PROBLEM: Set down the material exactly as given, please, from its first line through the line that includes "return left, (start, start + lamp_width)".

-- start AVAILABLE DATA --

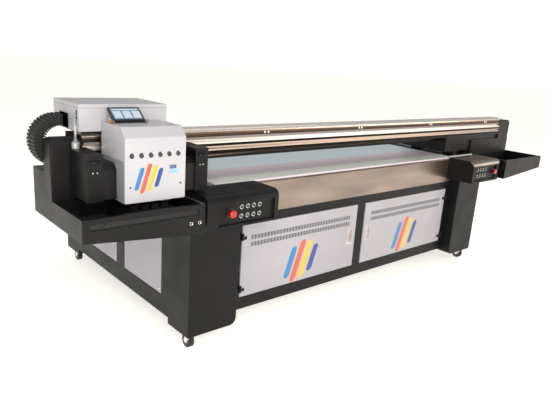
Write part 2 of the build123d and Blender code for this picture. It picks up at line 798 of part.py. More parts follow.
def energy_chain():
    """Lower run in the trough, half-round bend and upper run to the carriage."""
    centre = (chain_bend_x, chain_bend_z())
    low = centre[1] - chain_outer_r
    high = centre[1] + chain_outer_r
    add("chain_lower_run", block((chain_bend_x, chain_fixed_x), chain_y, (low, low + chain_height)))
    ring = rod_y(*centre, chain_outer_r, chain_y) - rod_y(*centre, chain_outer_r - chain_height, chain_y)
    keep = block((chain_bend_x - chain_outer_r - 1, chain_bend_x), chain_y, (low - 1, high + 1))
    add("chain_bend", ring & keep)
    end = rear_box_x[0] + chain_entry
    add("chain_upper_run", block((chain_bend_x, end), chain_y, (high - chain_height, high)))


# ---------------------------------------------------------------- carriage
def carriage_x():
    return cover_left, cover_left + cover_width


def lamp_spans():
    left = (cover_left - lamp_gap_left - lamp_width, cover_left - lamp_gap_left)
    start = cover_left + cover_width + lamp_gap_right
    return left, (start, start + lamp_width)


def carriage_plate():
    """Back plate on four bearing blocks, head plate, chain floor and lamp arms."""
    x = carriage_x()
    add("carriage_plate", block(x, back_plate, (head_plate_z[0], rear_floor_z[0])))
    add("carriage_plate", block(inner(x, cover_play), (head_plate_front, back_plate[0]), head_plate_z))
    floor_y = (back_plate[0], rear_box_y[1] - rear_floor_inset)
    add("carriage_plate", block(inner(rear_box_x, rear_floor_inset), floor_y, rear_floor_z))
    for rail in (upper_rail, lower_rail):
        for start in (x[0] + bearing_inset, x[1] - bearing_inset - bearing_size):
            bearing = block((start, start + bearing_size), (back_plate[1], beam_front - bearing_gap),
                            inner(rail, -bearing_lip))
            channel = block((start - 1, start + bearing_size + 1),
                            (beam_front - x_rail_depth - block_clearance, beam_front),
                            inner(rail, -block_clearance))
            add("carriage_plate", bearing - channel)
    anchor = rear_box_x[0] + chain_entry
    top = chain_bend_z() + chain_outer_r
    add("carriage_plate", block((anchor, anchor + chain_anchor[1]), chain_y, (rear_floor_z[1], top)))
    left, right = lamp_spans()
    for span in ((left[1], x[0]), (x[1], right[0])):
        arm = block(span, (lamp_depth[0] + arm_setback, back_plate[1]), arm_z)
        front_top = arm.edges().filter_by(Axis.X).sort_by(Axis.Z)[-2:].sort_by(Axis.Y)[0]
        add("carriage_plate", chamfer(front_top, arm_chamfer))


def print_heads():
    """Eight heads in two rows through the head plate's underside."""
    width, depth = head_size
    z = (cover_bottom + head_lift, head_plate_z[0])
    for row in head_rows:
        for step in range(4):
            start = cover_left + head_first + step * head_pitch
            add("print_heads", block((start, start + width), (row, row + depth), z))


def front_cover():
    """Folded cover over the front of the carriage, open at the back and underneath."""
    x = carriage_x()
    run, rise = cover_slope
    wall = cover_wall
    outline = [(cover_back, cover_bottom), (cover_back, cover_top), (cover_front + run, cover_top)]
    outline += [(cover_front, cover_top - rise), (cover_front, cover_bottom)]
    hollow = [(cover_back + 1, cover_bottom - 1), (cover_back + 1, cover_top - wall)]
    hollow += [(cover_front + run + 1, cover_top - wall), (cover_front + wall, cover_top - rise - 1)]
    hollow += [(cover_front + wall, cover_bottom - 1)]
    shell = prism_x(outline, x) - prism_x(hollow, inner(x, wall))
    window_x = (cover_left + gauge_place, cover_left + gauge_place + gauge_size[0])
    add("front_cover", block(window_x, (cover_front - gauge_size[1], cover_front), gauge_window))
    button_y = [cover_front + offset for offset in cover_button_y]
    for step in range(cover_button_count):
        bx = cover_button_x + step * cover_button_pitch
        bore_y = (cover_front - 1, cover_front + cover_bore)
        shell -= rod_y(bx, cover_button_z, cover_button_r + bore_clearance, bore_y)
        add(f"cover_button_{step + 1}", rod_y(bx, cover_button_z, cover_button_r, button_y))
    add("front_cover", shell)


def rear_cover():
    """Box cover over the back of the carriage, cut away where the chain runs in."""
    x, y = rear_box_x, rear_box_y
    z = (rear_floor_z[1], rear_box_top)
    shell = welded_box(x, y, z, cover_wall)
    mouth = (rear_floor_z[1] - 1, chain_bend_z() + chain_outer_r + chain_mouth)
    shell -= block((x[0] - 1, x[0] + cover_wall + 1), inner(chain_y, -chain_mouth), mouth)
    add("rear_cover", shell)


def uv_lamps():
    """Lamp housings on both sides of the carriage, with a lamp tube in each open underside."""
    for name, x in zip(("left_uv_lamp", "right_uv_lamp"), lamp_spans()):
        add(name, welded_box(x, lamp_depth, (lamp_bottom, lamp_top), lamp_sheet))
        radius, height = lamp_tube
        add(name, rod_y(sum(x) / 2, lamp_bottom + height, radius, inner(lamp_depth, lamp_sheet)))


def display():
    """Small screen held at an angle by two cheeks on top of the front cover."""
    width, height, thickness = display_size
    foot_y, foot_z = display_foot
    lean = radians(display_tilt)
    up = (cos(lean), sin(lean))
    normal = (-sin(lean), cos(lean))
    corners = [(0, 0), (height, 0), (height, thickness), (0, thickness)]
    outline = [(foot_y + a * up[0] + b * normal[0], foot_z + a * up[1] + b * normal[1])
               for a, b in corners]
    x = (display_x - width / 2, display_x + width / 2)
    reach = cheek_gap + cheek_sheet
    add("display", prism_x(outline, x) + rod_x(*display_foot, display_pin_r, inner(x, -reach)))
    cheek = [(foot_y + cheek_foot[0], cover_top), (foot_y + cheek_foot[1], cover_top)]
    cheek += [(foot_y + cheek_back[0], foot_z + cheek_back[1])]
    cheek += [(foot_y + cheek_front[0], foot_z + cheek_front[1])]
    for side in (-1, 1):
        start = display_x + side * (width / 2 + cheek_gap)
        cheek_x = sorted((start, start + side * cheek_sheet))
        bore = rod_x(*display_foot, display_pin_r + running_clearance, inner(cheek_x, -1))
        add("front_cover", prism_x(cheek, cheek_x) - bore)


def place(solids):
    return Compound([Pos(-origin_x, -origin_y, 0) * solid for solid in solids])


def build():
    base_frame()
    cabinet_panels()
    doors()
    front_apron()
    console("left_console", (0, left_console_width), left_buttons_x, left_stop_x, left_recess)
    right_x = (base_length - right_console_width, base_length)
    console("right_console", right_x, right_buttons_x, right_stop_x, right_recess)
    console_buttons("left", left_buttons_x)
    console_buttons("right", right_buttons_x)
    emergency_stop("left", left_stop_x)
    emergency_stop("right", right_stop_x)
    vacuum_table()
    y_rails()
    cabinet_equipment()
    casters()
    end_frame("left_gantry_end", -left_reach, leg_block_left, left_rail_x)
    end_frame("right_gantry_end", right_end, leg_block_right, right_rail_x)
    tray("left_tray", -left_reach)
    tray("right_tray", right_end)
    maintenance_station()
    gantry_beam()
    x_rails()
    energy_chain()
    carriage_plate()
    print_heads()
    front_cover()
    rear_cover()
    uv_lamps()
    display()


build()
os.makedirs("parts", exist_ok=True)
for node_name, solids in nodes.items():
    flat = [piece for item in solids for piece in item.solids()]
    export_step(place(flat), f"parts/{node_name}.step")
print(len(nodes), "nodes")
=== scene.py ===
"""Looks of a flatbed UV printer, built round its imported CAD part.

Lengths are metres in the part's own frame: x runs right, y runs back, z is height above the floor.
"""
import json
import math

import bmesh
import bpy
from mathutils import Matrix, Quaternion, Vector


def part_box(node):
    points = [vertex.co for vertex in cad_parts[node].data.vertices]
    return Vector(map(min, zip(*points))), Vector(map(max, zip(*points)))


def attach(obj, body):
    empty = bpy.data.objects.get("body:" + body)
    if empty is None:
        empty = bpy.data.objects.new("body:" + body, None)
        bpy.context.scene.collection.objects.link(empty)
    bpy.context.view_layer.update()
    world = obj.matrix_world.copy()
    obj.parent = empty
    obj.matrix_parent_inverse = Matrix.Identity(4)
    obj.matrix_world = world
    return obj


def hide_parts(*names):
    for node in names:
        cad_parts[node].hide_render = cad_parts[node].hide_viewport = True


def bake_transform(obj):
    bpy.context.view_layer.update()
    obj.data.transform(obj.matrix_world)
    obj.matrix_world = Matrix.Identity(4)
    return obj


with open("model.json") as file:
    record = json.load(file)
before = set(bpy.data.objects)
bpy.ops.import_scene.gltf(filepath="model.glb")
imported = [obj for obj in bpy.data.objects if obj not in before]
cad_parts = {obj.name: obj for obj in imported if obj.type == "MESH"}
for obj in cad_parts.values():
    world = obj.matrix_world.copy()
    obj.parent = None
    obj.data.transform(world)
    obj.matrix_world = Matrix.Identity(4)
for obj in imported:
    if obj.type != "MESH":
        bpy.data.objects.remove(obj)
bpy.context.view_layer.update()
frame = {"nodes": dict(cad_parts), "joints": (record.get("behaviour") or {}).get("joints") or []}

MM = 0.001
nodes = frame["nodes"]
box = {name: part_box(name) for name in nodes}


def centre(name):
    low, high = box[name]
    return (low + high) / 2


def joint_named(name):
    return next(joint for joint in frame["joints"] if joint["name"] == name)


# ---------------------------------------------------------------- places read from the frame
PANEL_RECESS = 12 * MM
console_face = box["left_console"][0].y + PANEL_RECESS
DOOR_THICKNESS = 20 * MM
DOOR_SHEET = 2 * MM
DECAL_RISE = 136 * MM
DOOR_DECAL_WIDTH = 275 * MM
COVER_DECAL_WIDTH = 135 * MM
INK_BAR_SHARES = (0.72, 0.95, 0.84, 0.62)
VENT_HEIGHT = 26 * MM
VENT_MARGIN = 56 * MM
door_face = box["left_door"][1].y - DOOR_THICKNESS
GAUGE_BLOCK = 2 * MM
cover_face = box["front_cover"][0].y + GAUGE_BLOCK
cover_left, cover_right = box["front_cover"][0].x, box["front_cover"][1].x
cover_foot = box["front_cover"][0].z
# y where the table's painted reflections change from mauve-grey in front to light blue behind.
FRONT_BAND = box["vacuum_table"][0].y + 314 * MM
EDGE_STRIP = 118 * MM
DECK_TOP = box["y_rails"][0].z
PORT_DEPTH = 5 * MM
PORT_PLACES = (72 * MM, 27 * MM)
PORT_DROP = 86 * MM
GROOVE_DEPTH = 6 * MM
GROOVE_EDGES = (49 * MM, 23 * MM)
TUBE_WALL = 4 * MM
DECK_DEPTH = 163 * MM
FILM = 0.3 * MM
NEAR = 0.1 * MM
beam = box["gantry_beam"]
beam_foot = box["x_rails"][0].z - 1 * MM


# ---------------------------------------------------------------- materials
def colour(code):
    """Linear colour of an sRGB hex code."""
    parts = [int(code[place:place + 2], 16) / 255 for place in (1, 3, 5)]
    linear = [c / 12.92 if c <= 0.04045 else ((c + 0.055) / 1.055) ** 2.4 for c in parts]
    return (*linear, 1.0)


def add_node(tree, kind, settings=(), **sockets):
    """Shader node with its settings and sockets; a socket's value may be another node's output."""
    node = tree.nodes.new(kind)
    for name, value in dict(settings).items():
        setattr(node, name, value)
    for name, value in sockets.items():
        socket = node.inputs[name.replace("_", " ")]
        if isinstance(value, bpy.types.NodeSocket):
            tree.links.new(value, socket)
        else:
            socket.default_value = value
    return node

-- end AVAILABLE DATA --

WORKED SOLUTION:
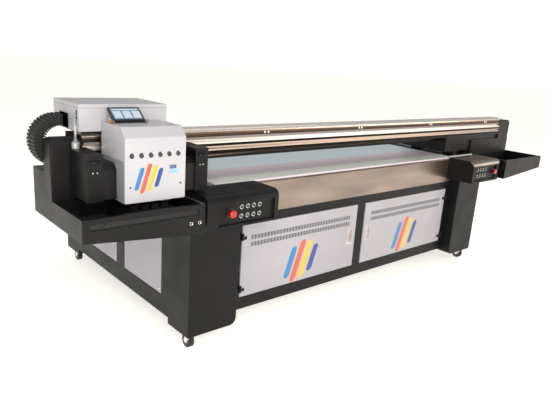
Write part 2 of the build123d and Blender code for this picture. It picks up at line 798 of part.py. More parts follow.
def energy_chain():
    """Lower run in the trough, half-round bend and upper run to the carriage."""
    centre = (chain_bend_x, chain_bend_z())
    low = centre[1] - chain_outer_r
    high = centre[1] + chain_outer_r
    add("chain_lower_run", block((chain_bend_x, chain_fixed_x), chain_y, (low, low + chain_height)))
    ring = rod_y(*centre, chain_outer_r, chain_y) - rod_y(*centre, chain_outer_r - chain_height, chain_y)
    keep = block((chain_bend_x - chain_outer_r - 1, chain_bend_x), chain_y, (low - 1, high + 1))
    add("chain_bend", ring & keep)
    end = rear_box_x[0] + chain_entry
    add("chain_upper_run", block((chain_bend_x, end), chain_y, (high - chain_height, high)))


# ---------------------------------------------------------------- carriage
def carriage_x():
    return cover_left, cover_left + cover_width


def lamp_spans():
    left = (cover_left - lamp_gap_left - lamp_width, cover_left - lamp_gap_left)
    start = cover_left + cover_width + lamp_gap_right
    return left, (start, start + lamp_width)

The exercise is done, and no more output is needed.